Why are we still here? Just to suffer? Every night, I can feel my leg... And my arm... even my fingers... The body I've lost... the comrades I've lost... won't stop hurting... It's like they're all still there. You feel it, too, don't you? I'm gonna make them give back our past!
*in place. and yes u are correct. the weight of the chain keeps it place. the anchor is only there to prevent the chain from sliding. minimum 3times the water depth is the amount u chain u need to put out to stay in place. Anchors with Steel cables need 5-7 times the water depth in length put out in order to stay in place.
1st rule: holds weight of the chain, not anchor itself. Therefore 2nd rule: release a chain with a length of at least 5 depths. Therefore 3d rule: free anchorage space not less than 10 times the depth
@@Furiousjp01 it isn't really the anchor digging into the bottom that makes an anchor hold.
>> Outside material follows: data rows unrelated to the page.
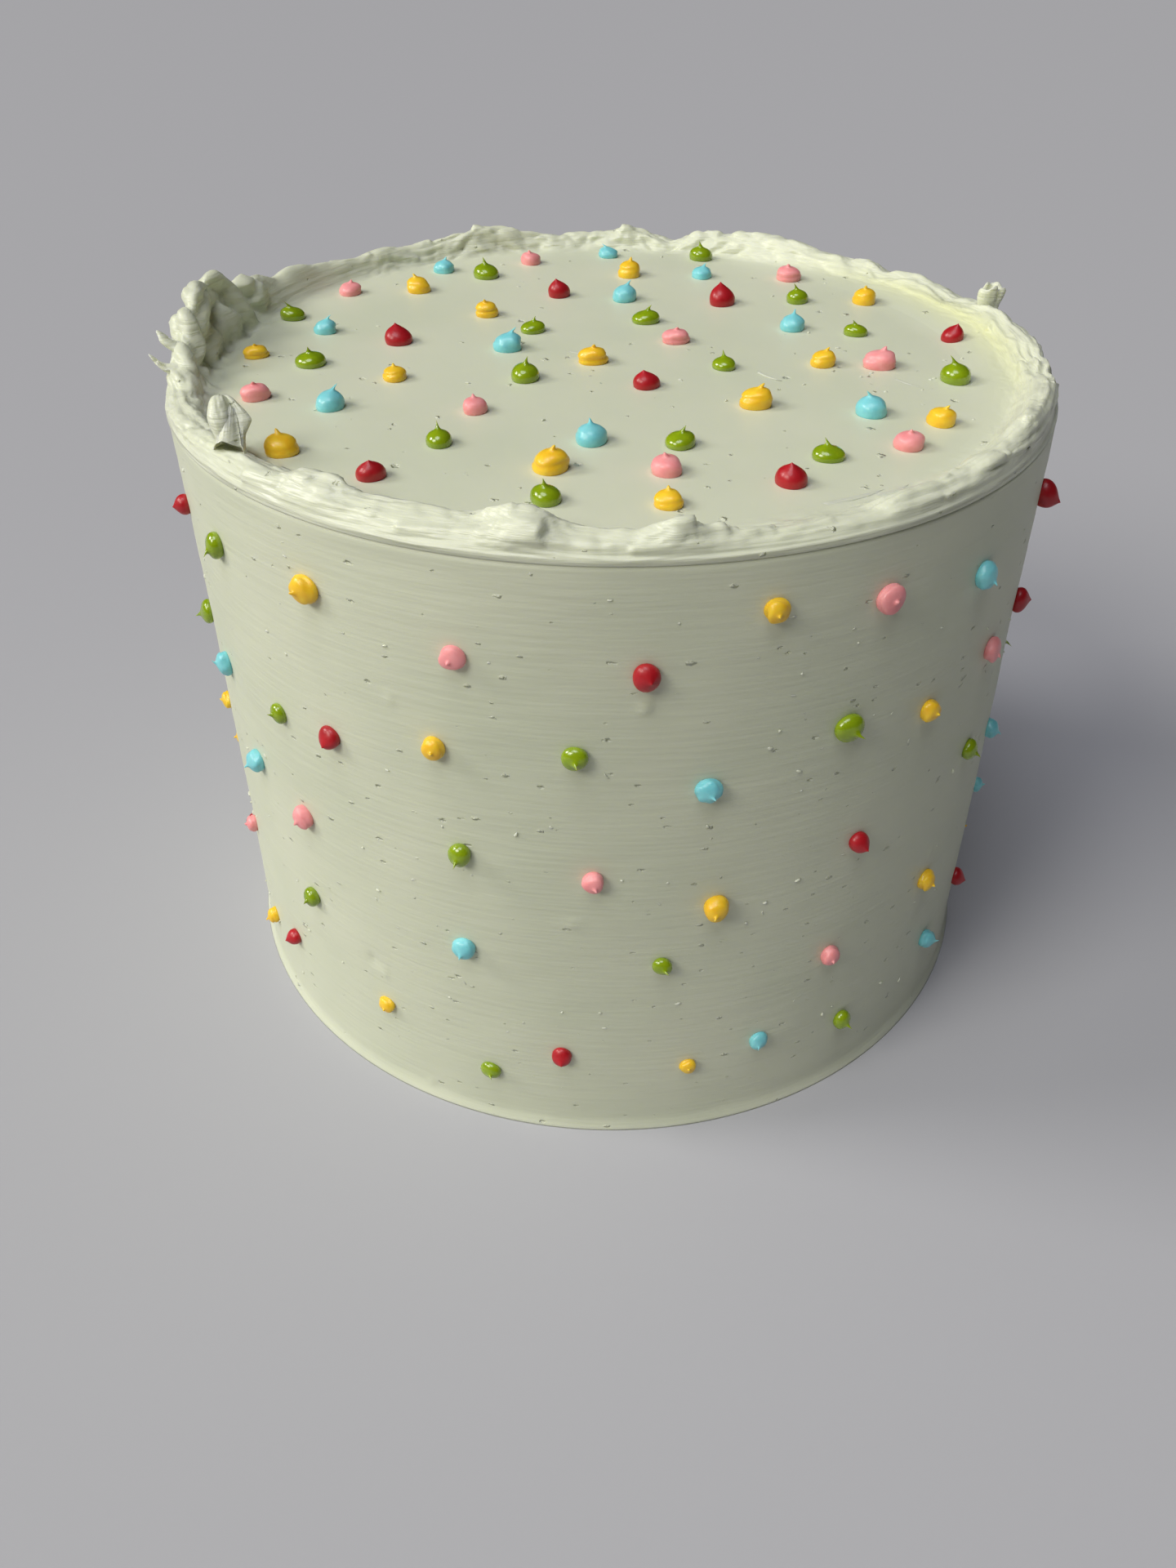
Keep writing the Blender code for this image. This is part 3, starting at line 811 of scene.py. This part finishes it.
def joined_mesh(name, meshes):
    """Makes one mesh of several, and takes its normals out afresh."""
    gathered = bmesh.new()
    for mesh in meshes:
        gathered.from_mesh(mesh)
        bpy.data.meshes.remove(mesh)
    bmesh.ops.recalc_face_normals(gathered, faces=gathered.faces)
    made = bpy.data.meshes.new(name)
    gathered.to_mesh(made)
    gathered.free()
    made.shade_smooth()
    return made


horns = []
for path in CURL_HORNS:
    horn_turn = np.arange(HORN_SIDES) * 2 * np.pi / HORN_SIDES
    horn = horn_surface(np.array(path), horn_turn, np.linspace(0, 1, HORN_RINGS))
    horns.append(skinned_mesh("horn", in_the_lip(horn, CURL_BEARING, (TOP_RADIUS, TOP_LEVEL))))
show_scrap(joined_mesh("curl", horns))

# The crumbs: bits of icing that the scraper dragged along and left stuck to the wall and the top, and a
# few thin smears on the top. They are the same buttercream, and most lie along the way the scraper went.
CRUMBS_ON_WALL = 300
CRUMBS_ON_TOP = 40
CRUMB_SEED = 12
CRUMB_SIDES = 8
CRUMB_LENGTH = (0.0004, 0.0015)
CRUMB_WIDTH = (0.0003, 0.0008)
CRUMB_RISE = (0.00014, 0.00044)
CRUMB_BEND = (-0.0002, 0.0002)
CRUMB_TURN = 38
CRUMB_FRESH = 0.10
CRUMB_HEIGHTS = (0.006, 0.144)
# On the top, half of the crumbs lie all over, and half in a patch at the right: middle and spread of its
# bearing and of its distance from the middle of the cake
TOP_REACH = 0.084
PATCH_BEARING = (348, 11)
PATCH_REACH = (0.068, 0.009)
FURTHEST_REACH = 0.085
SMEAR_RISE = 0.00022
SMEAR_BEND = 0.0006
# Longer smears on the top: x, y, length, width, turn in degrees
SMEARS = (
    (-0.0072, 0.0022, 0.0090, 0.0010, -24),
    (0.0334, -0.0120, 0.0066, 0.0009, -56),
    (0.0634, -0.0166, 0.0080, 0.0009, -50),
    (0.0420, -0.0742, 0.0120, 0.0016, 24),
    (0.0500, -0.0712, 0.0070, 0.0012, 30),
)


def crumb_surface(sizes, turn, share):
    """Low domes: an ellipse that shrinks as the root of one less the height squared, bent a little along
    its length. Sizes are length, width, rise, bend and ragged phase, one row for each crumb."""
    length, width, rise, bend, phase = (sizes[:, i][:, None, None] for i in range(5))
    size = np.sqrt(np.maximum(0, 1 - np.maximum(share, 0) ** 2))[None, :, None]
    ragged = 1 + 0.22 * np.sin(2 * turn[None, None] + phase) + 0.14 * np.sin(3 * turn[None, None] + 2 * phase)
    u = 0.5 * length * size * ragged * np.cos(turn)[None, None]
    v = 0.5 * width * size * ragged * np.sin(turn)[None, None] + bend * (2 * u / length) ** 2
    return u, v, rise * share[None, :, None] + 0 * u


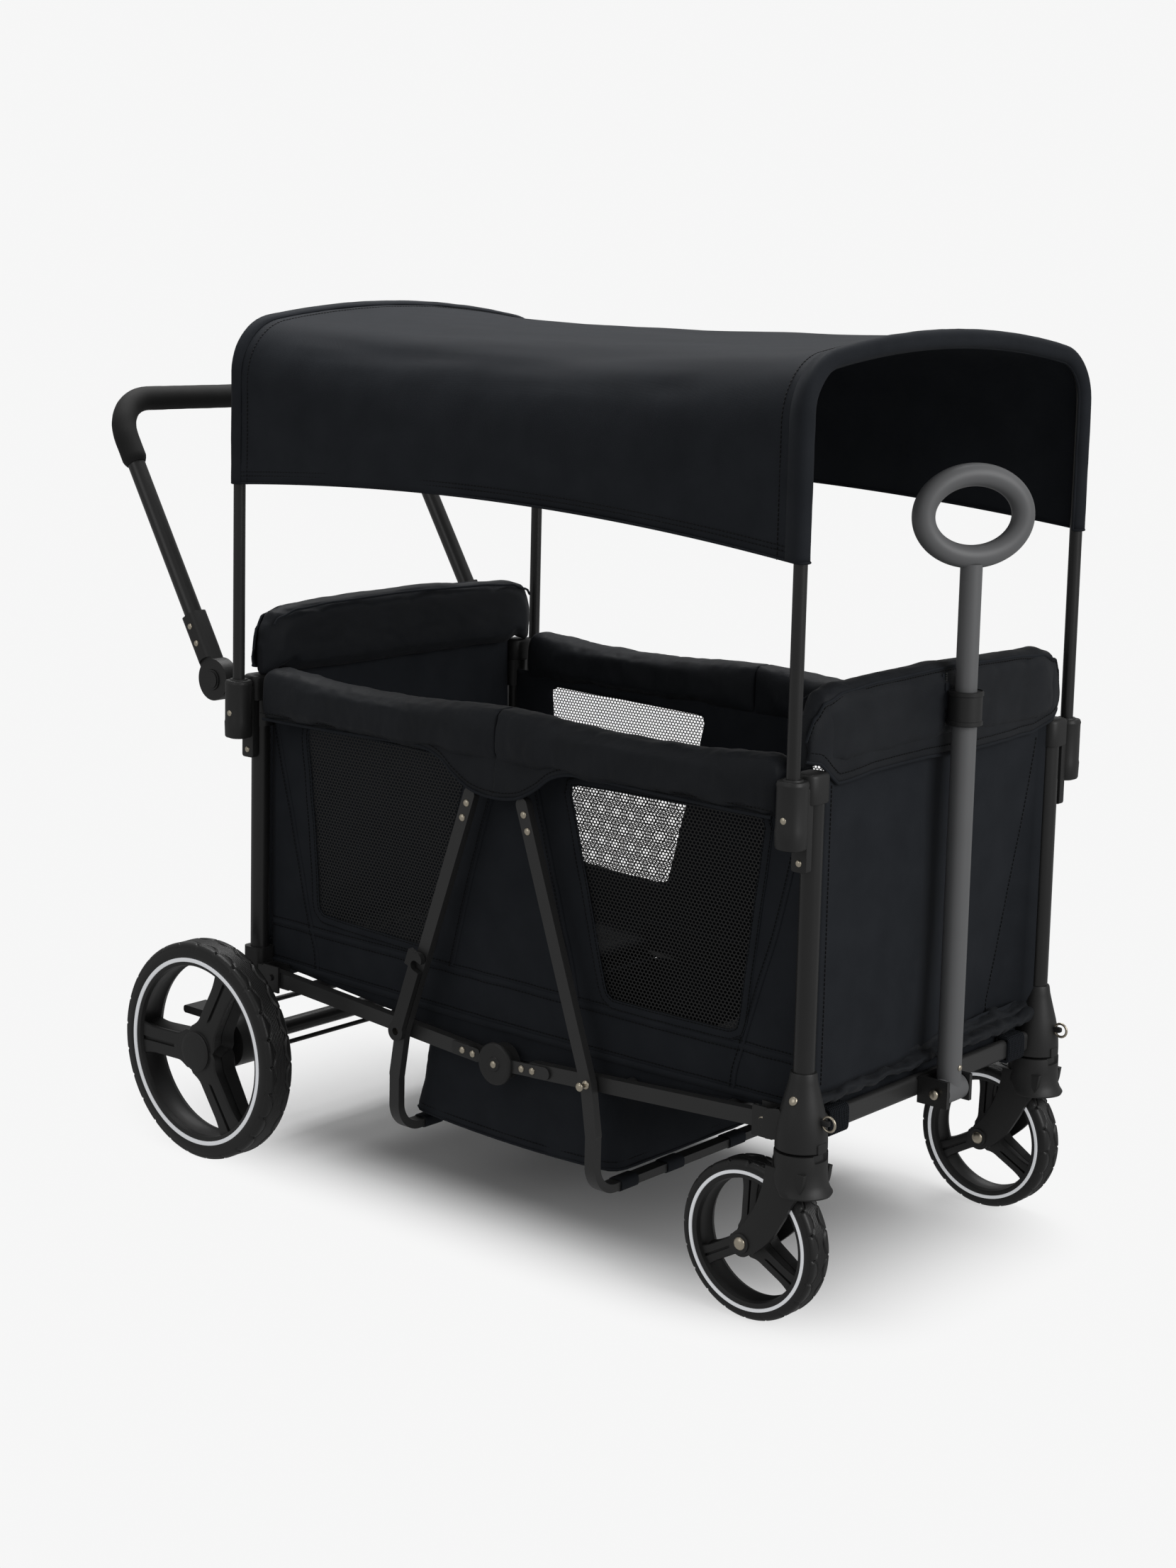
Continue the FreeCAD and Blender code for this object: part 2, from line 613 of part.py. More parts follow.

It's the many feet of chain, with all that weight, along the bottom that really does the holding. So you're supposed to put out about 5x as much chain as the depth where you anchor. So if you anchor in 20 meters, 100 meters of chain. Then he's saying stay 10 times the depth away from everyone else, so again in 20 meters, stay 200 meters away from everyone/everthing else. That way you can swing into someone else at anchor, and if you drag you won't instantly be screwed.
I saw this vid three years ago at 6am when YT becomes weird and i have been searching for it again eversince and i finally found it again at 4am and i am not dissapointed.
My wife said i was crazy when i told her i was buying this anchor after never seeing it in person. I said "Don't worry sweetheart, this anchor has been thoroughly tested the best way possible, all on a computer simulation! What could possibly go wrong with it???"
@@HaloNeInTheDark27 Since we're already fucking up our oceans let's go all the way and destroy the reefs that supports all sorts of marine life? The solution is what I saw on shark tank AU the other day it's a contraption that allows us to safely pull out the anchor without doing as much damage.